Clause 10 amends the act to authorize a customs officer to search any person who is in or is leaving a customs controlled area if the officer suspects on reasonable grounds that the person has secreted on or about their person anything in respect of which this Act or the regulations have been or might be contravened.
Therefore, the bill expands the officer's powers and rights to search a person who is in or is leaving a customs controlled area. Previously, the person did not have to deal with officers unless that individual had registered or gone through the service. In future, officers will be able to stop and search a person no matter where that person is in a designated area.
Clause 11 amends the act so that a customs officer may, in accordance with the regulations, conduct a non-intrusive examination of goods in the custody or possession of a person who is in or is leaving a customs controlled area.

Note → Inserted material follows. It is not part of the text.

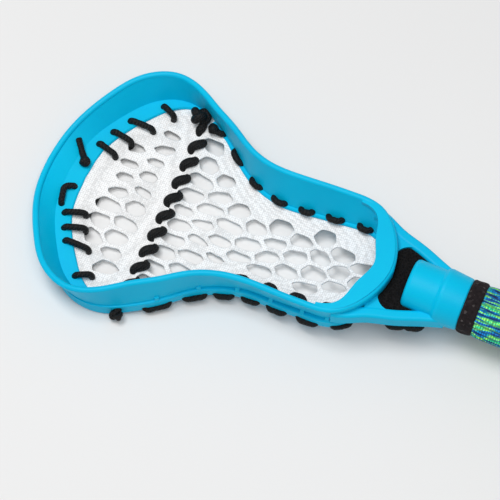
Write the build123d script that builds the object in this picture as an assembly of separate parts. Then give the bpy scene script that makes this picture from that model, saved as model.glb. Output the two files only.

The officer can not only search the person, but also conduct a non-intrusive examination of goods in the person's possession.
The goal of the Bloc Québécois has always been to ensure the highest level of safety in areas under Canadian control or jurisdiction. That is the reason we wanted to make sure we discussed this bill. We understand that it is in our best interests to protect personal rights, and that is why we need to be extremely vigilant when it comes to expanding controlled areas, and ensure that the Canada Border Services Agency and the government do not make excessive demands.
In conclusion, take the example of the port authorities. They told us what they needed, specifically, for the controlled area to be expanded to include areas near the vessel. But they never said that it would apply to the entire port, the connecting parking lot, and so on. When the controlled area is too large, we cannot ensure that the employees have the appropriate training or that individuals are informed of their rights.
Again, we are interested in protecting the rights of individuals, passengers and those who administer the service.